Gas studies add information for the interpretation of fluid circulation
dynamics at dormant volcanoes and can contribute to eruption
forecasting. Direct in-situ and remote-sensing techniques were used in
order to improve volcanic gas monitoring, essential for hazard
assessment. In the last decades, near-infrared diode lasers have
increasingly been used in atmospheric research and, though in an
experimental phase, are now finding applications in volcanic gas
studies. The Tunable Diode Laser Spectroscopy technique (TDLS)

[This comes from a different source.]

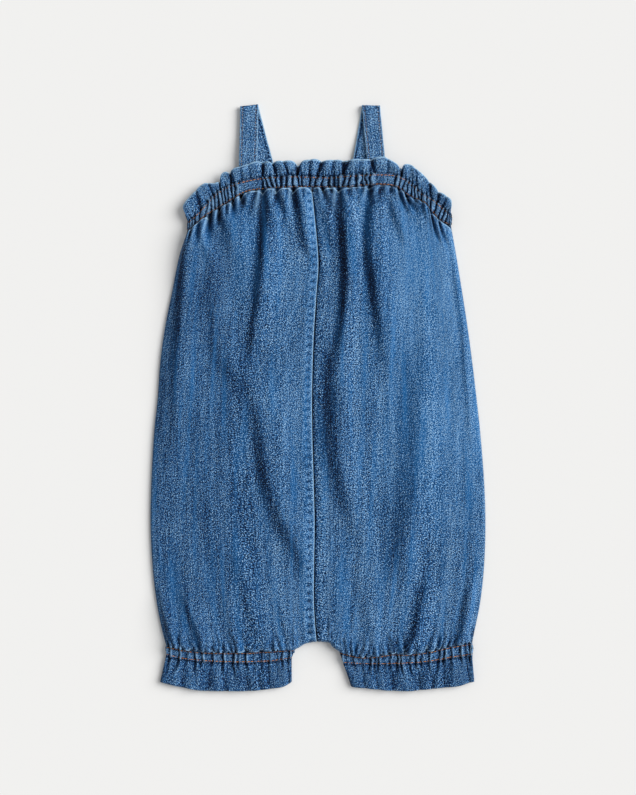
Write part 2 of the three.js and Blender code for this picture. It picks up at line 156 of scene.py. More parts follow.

relies on measuring the absorbance at specific wavelengths due to the
absorption of IR radiation by a target gas. Here, we report on the
application of the GasFinder 2.0, an infrared laser unit operating in the
1.3-1.7 μm wavelength range, to measuring CO2 mixing ratios in
volcanic gas emissions. Three different campaigns were carried out at
Campi Flegrei volcano (near Pozzuoli, Southern Italy) in the attempt to
obtain novel information on the current degassing unrest of Solfatara
and Pisciarelli fumarolic fields. At each site, we used the GasFinder
unit and several retro-reflector mirrors, to scan the plumes from
different angles and distances. From post-processing of the data, by
using a tomographic Matlab routine, we resolved, for each of the
manifestations, the contour maps of CO2 mixing ratios in their
atmospheric plumes. From their integration (and after multiplication
by the plumes’ transport speeds) we evaluated the CO2 fluxes. The
so-calculated flux (about 490 Mg/day) supports a significant
contribution of fumaroles to the global CO2 budget. The cumulative
(fumaroles [this study] +soil [1]) CO2 output from Campi Flegrei is
finally evaluated at 1600 Mg/day. The application of lasers to volcanic
gas studies is still an emerging (though intriguing) research field, and
requires more testing and validation experiments